Qatar has a large portfolio of investments in the UK, covering a wide range of investments such as the Shard skyscraper, the Olympic Village, the Shell Centre, the US Embassy in Grosvenor Square, shareholdings in Barclays, Sainsbury’s and BAA, as well as ownership of Harrods departmental store. It has also bought London’s Canary Wharf in 2015, expanding Qatar’s collection of London properties that includes stakes in London’s Savoy Hotel and HSBC tower. Qatar investment authority is the largest shareholder in J Sainsbury Plc. In 2012, the country’s sovereign fund bought a 20% stake in London Heathrow airport and Qatar Airways raised its stake in British Airways owner IAG SA to 20% in 2016.

UK has built significant relationships with Qatar in the hydrocarbon sector. Shell is the largest foreign investor in Qatar. The $18.5bn Pearl GTL, world’s largest gas-to-liquids plant in Ras Laffan, Qatar is based on a proprietary Shell GTL technology. In Feb2011 Centrica, the owner of British Gas, signed a deal in with Qatargas, to buy 2.4mn tonnes of LNG a year. This will meet about 3% of the UK gas needs and about 10% of the kingdom’s residential gas demand. In Oct 2016 Qatargas has signed a five-year liquefied natural gas sale and purchase agreement (SPA) with Petronas LNG UK Limited (PLUK). Under the terms of the SPA, Qatargas will deliver LNG to PLUK until Dec. 31, 2023. The new agreement marks an extension of the company’s current contract, which is due to expire on Dec. 31, 2018.

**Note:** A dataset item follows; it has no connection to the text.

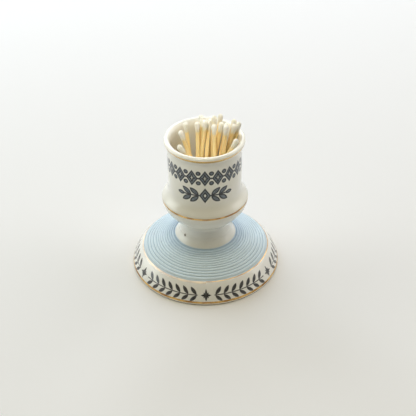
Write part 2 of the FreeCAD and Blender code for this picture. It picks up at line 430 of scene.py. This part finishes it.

British companies are also active in Qatar’s infrastructure projects, in particular architectural firms, design, project management and engineering consultancy. Qatar plans to spend significantly for infrastructure for FIFA development. In Qatar Budget 2017, the allocation for infrastructure was 21.2 percent of the total expenditure. Transport and construction are two sectors which will witness significant activity this year. In 2014 British engineering company Pascall Watson won a contract to participate in the development and renovation of the Qatar’s Al Rayyan Stadium jointly with Ramboll and Icon.

Majority of companies in the UK are SMEs so they have a very strong entrepreneurial culture in driving forward because they are the ones who employ people. They can support Qatar to look at various issues where UK have vast experiences. In Nov 2016 twenty-six Qatari Small and Medium Enterprises (SMEs) have been shortlisted to tender for six business opportunities offered by Qatar Development Bank (QDB) and Qatar Shell. The successful SMEs will become part of the supply chain for Pearl GTL, the world’s largest gas-to-liquids plant developed in partnership between Qatar Petroleum and Qatar Shell. UK is working on it’s Brexit negotiations and Qatar‘s economic look’s forward to mitigate the impact from low oil prices. Both the economies can look forward to strengthen their linkages based on their existing relationships on above areas to promote inclusive growth.